Every Muslim, male and female, must also have at least a basic knowledge of Islam, writers the Mufti. Hence the need for girls’ madrasas. He cites the fact that the Prophet was requested by some Muslim women to provide them, in addition to their men-folk, religious instruction, which he acceded to. Because, in contrast to many other religions, Islam positively encourages women to acquire religious knowledge, there were several woman religious specialists among the early Muslims, particularly among the sahabiyat or female companions of the Prophet. These, the Mufti points out, included several female Quranic commentators (mufassir), narrators of hadith reports (muhaddith), jurisprudents (faqiha) and scholars (alima).

The most notable of these early Muslim women scholars, the Mufti writes, was Hazrat Ayesha, the youngest wife of the Prophet. He describes her as being an expert in Quranic commentary. Besides, she, almost with some other wives of the Prophet, narrated numerous Hadith reports. She is also said to have delivered numerous fatwas or opinions on jurisprudential issues ( fiqhi masail) and thus was among the first female muftis (muftia). On certain matters on which there was no explicit reference in the Quran and the Hadith, she is said to have exercised her own judgment or ijtihad, which made her one of the first Muslim mujtahids. Some other wives of the Prophet and certain other sahabiyat also gave fatwas, and male companions of the Prophet or sahaba are said to have consulted them. In that sense, they served the function of Muftis.

Hazrat Ayesha, the Mufti goes on, was also one of the few early Muslims who had a deep understanding of the ‘secrets of the faith’ (asrar ud-din), including of the causes (asbab) and the pronouncement (hukum) on certain issues ( masla). Several wives of the Prophet would teach other Muslim women about religious matters. For her part, Hazrat Ayesha also taught numerous male companions of the Prophet after his demise. Some of them would recite hadith narrations to her, which she would correct. They would also ask her for her opinions on various fiqh issues.
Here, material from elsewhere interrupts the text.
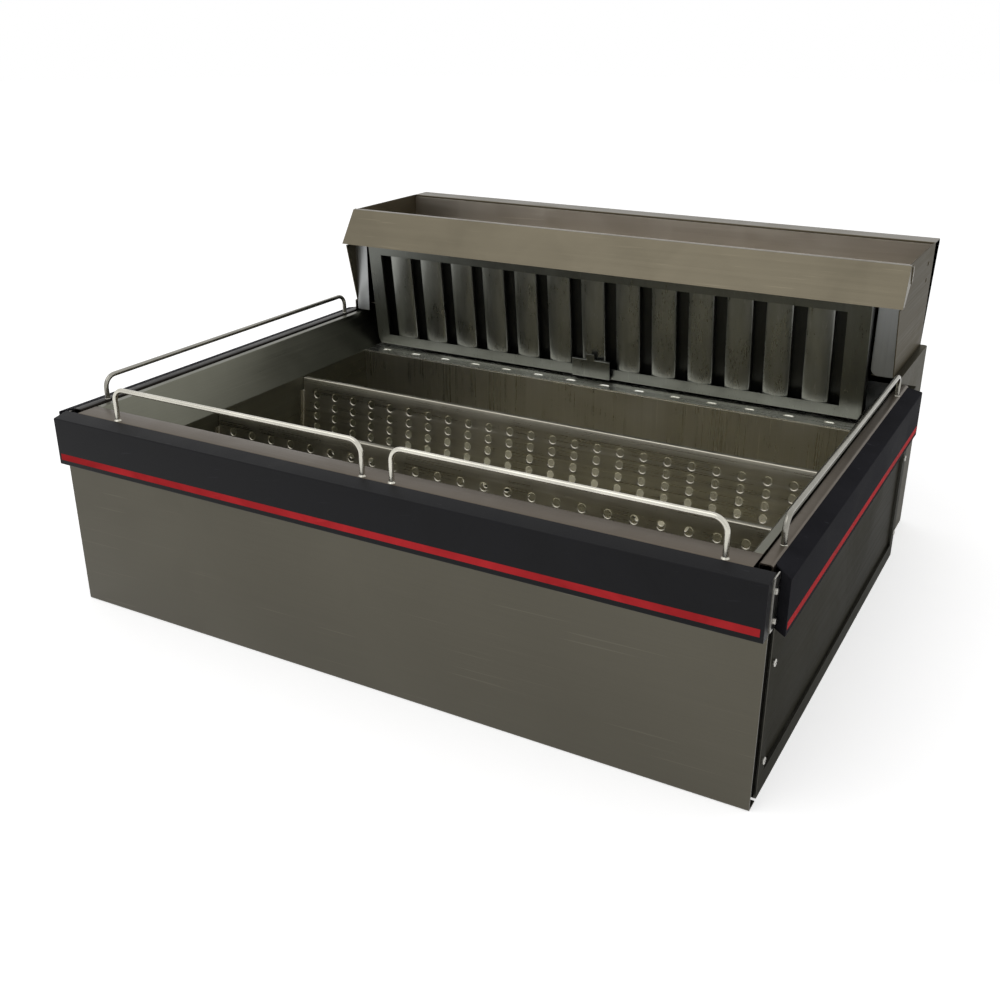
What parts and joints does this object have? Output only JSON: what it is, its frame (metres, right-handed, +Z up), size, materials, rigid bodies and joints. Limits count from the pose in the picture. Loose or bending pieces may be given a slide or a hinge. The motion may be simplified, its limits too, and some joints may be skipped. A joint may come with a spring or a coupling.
{
  "type": "chip warmer",
  "caption": "Countertop chip warmer: open sloped bin with perforated dividers, baffle filter under a hood with an open tray, bumper bands and rod rails.",
  "frame": {"origin": "centre of the overall box on the surface it rests on", "axes": "+X right seen from the front, +Y to the rear, +Z up"},
  "size_m": [0.733, 0.651, 0.334],
  "materials": {
    "stripe_red": "plain red pinstripe",
    "inner_steel": "plain galvanised inner sheet",
    "bin_steel": "satin stainless sheet, darker inside the bin",
    "perforated_steel": "satin stainless sheet with punched holes",
    "blower_grey": "galvanised blower scroll",
    "motor_black": "black painted motor can",
    "shaft_steel": "ground steel shaft",
    "rail_steel": "polished stainless rod",
    "shadow_steel": "dark set-back corner post",
    "fastener": "plated screw heads",
    "hood_steel": "brushed stainless sheet",
    "filter_steel": "satin stainless baffles",
    "band_black": "semi-gloss black bumper moulding",
    "panel_steel": "brushed stainless sheet with a warm grey cast",
    "element_dark": "heat-tinted element sheath",
    "lamp_amber": "amber lens",
    "wheel_alu": "pressed aluminium wheel",
    "gland_black": "black cable gland",
    "rocker_black": "glossy black rocker",
    "control_black": "black control plastic",
    "terminal_white": "off-white terminal block"
  },
  "bodies": {
    "cabinet": {"band_stripes": "stripe_red", "base_pan": "inner_steel", "bin_back_wall": "bin_steel", "bin_front_wall": "bin_steel", "blower_housings": "blower_grey", "blower_motor": "motor_black", "body_back_panel": "inner_steel", "corner_brackets": "rail_steel", "corner_posts": "shadow_steel", "cover_screws": "fastener", "filler_strips": "hood_steel", "filter_shelf": "bin_steel", "front_bumper_band": "band_black", "front_ledge": "panel_steel", "front_left_rail": "rail_steel", "front_panel": "panel_steel", "front_right_rail": "rail_steel", "heater_brackets": "inner_steel", "heater_element": "element_dark", "high_limit_thermostat": "fastener", "hood_back": "hood_steel", "hood_tray": "hood_steel", "hood_visor": "hood_steel", "housing_base": "inner_steel", "housing_sides": "panel_steel", "housing_top": "panel_steel", "indicator_lamp": "lamp_amber", "left_bin_wall": "bin_steel", "left_bumper_band": "band_black", "left_hood_end": "hood_steel", "left_rail": "rail_steel", "left_side_ledge": "panel_steel", "left_side_panel": "panel_steel", "motor_bracket": "blower_grey", "power_inlet": "gland_black", "rail_feet": "rail_steel", "rear_cover": "panel_steel", "right_bin_wall": "bin_steel", "right_bumper_band": "band_black", "right_hood_end": "hood_steel", "right_rail": "rail_steel", "right_side_ledge": "panel_steel", "right_side_panel": "panel_steel", "side_insets": "panel_steel", "side_screws": "fastener", "switch_housing": "control_black", "terminal_block": "terminal_white", "thermostat_body": "control_black"},
    "floor": {"bin_floor": "perforated_steel"},
    "front_divider_piece": {"front_divider": "perforated_steel"},
    "rear_divider_piece": {"rear_divider": "perforated_steel"},
    "filter": {"filter_frame": "filter_steel", "filter_front_baffles": "filter_steel", "filter_rear_baffles": "filter_steel", "filter_handle": "filter_steel"},
    "blower_rotor": {"blower_shaft": "shaft_steel", "left_blower_wheel": "wheel_alu", "right_blower_wheel": "wheel_alu"},
    "rocker": {"rocker_switch": "rocker_black"},
    "knob": {"thermostat_knob": "control_black"}
  },
  "joints": [
    {"name": "floor_lift", "type": "slide", "parent": "cabinet", "child": "floor", "axis": [0, 0, 1], "range_m": [0, 0.1]},
    {"name": "front_divider_lift", "type": "slide", "parent": "floor", "child": "front_divider_piece", "axis": [0, 0, 1], "range_m": [0, 0.2]},
    {"name": "rear_divider_lift", "type": "slide", "parent": "floor", "child": "rear_divider_piece", "axis": [0, 0, 1], "range_m": [0, 0.2]},
    {"name": "filter_swing", "type": "hinge", "parent": "cabinet", "child": "filter", "pos_m": [0, 0.13766, 0.29703], "axis": [-1, 0, 0], "range_deg": [0, 25]},
    {"name": "blower_spin", "type": "hinge", "parent": "cabinet", "child": "blower_rotor", "pos_m": [0, 0.2515, 0.078], "axis": [1, 0, 0], "continuous": true},
    {"name": "switch_rock", "type": "hinge", "parent": "cabinet", "child": "rocker", "pos_m": [-0.285, 0.3005, 0.165], "axis": [1, 0, 0], "range_deg": [0, 16]},
    {"name": "thermostat_turn", "type": "hinge", "parent": "cabinet", "child": "knob", "pos_m": [-0.195, 0.3025, 0.165], "axis": [0, -1, 0], "range_deg": [0, 270]}
  ]
}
The argument the Mufti puts forward obviously has crucial consequences for the pattern and structure of religious authority in contemporary Muslim societies. Since several early Muslim women had a specialized knowledge of different branches of Islamic learning, some of them even excelling men in their fields of learning, the Mufti suggests that there is nothing to prevent Muslim women today from emulating their example. Indeed, he positively exhorts them to do so. If these early female Muslim scholars had acquired such a stature that even some male companions of the Prophet sought knowledge from them, today the doors to becoming muftis and religious experts are still open to Muslim women.
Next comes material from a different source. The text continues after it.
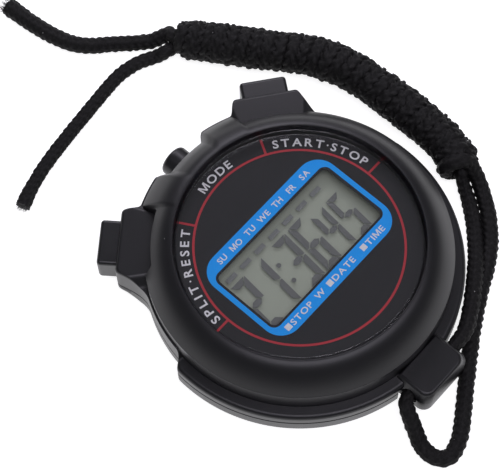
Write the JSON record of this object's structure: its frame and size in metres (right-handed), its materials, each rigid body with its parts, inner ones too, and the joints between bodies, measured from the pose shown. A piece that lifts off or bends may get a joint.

In line with his understanding that there is no rigid distinction between ‘religious’ and ‘secular’ knowledge in Islam and that all forms of ‘useful’ knowledge are Islamically legitimate, the Mufti goes on to argue that Islam allows for women to acquire ‘secular’ knowledge as well, along with religious education. Here, too, he cites the instances of some noted female companions of the Prophet, presenting them as role models for Muslim women today. Thus, he notes, Hazrat Ayesha taught a woman to write, and several other sahabiyat, too, were literate. Hazrat Khansa was said to excel even men in poetry. Sakina bint Abu Abdullah had a good knowledge of astronomy. Hazrat Umm Salim is said to have crafted a weapon. Numerous Muslim women helped the injured in battles led by the Prophet. Hazrat Ibn Masud’s wife was a craftsperson and used her skills to financially support her family. Hazrat Asma bin Mukharama used to sell perfumes. And so on.
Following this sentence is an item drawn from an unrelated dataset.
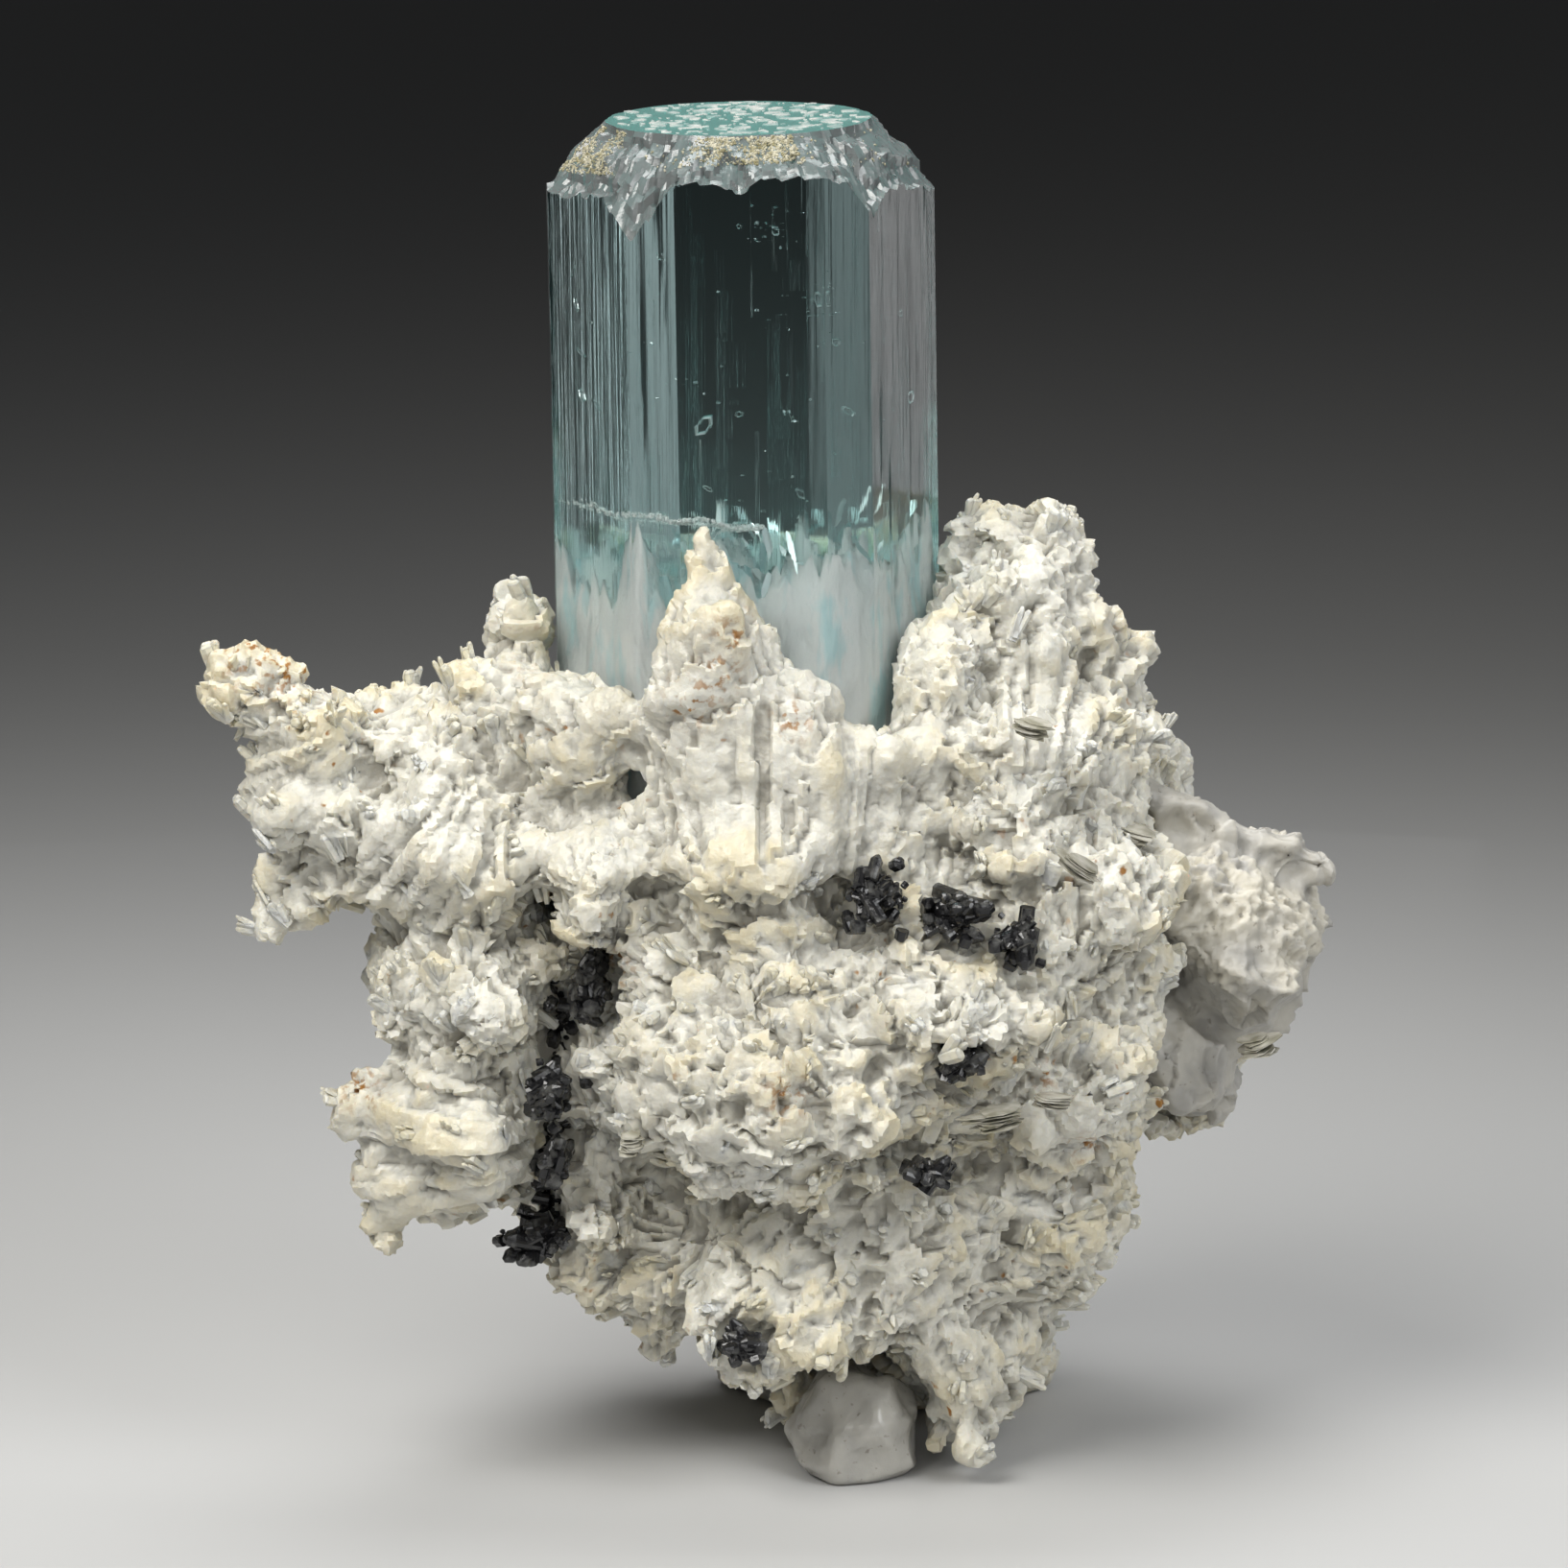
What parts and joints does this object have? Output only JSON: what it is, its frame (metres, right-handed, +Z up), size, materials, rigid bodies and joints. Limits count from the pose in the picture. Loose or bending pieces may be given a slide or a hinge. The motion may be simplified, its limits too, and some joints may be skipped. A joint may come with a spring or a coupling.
{
  "type": "mineral specimen",
  "caption": "Upright clear aquamarine prism in a jagged matrix of white bladed albite, with a grey quartz flank, black tourmaline and mica",
  "frame": {"origin": "On the flat patch the specimen stands on, under the quartz knob at its front, with z = 0 at the floor", "axes": "+Z up along the crystal, +X to the right of the broad display side, +Y from the display side to the back"},
  "size_m": [0.0947, 0.0602, 0.1145],
  "materials": {
    "aquamarine": "clear pale aqua crystal, finely striated lengthwise, chipped shoulder",
    "albite": "white to cream bladed rosettes with brown iron spots",
    "quartz": "cloudy grey, waxy, with white crusts",
    "tourmaline": "black, striated, glassy",
    "mica": "silvery olive sheets in thin books"
  },
  "bodies": {
    "root": {"albite_matrix": "albite", "aquamarine_crystal": "aquamarine", "mica_collar": "mica", "mica_flank": "mica", "mica_flank_top": "mica", "mica_front": "mica", "mica_right": "mica", "mica_shelf": "mica", "mica_shelf_upright": "mica", "quartz_flank": "quartz", "quartz_foot": "quartz", "tourmaline_eye": "tourmaline", "tourmaline_pocket_left": "tourmaline", "tourmaline_pocket_right": "tourmaline", "tourmaline_right": "tourmaline", "tourmaline_seam_end": "tourmaline", "tourmaline_seam_low": "tourmaline", "tourmaline_seam_middle": "tourmaline", "tourmaline_seam_top": "tourmaline", "tourmaline_shelf": "tourmaline", "tourmaline_speck": "tourmaline"}
  },
  "joints": []
}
In short, the Mufti argues, Muslim women can or, indeed, should acquire both ‘secular’ and religious knowledge. In addition, they can train to become religious authorities. To do so would not be a wrongful innovation, nor would it lead women astray, as is sometimes argued. Rather, it would be a revival of a precedent and a religiously-sanctioned and historical tradition that needs to be resurrected.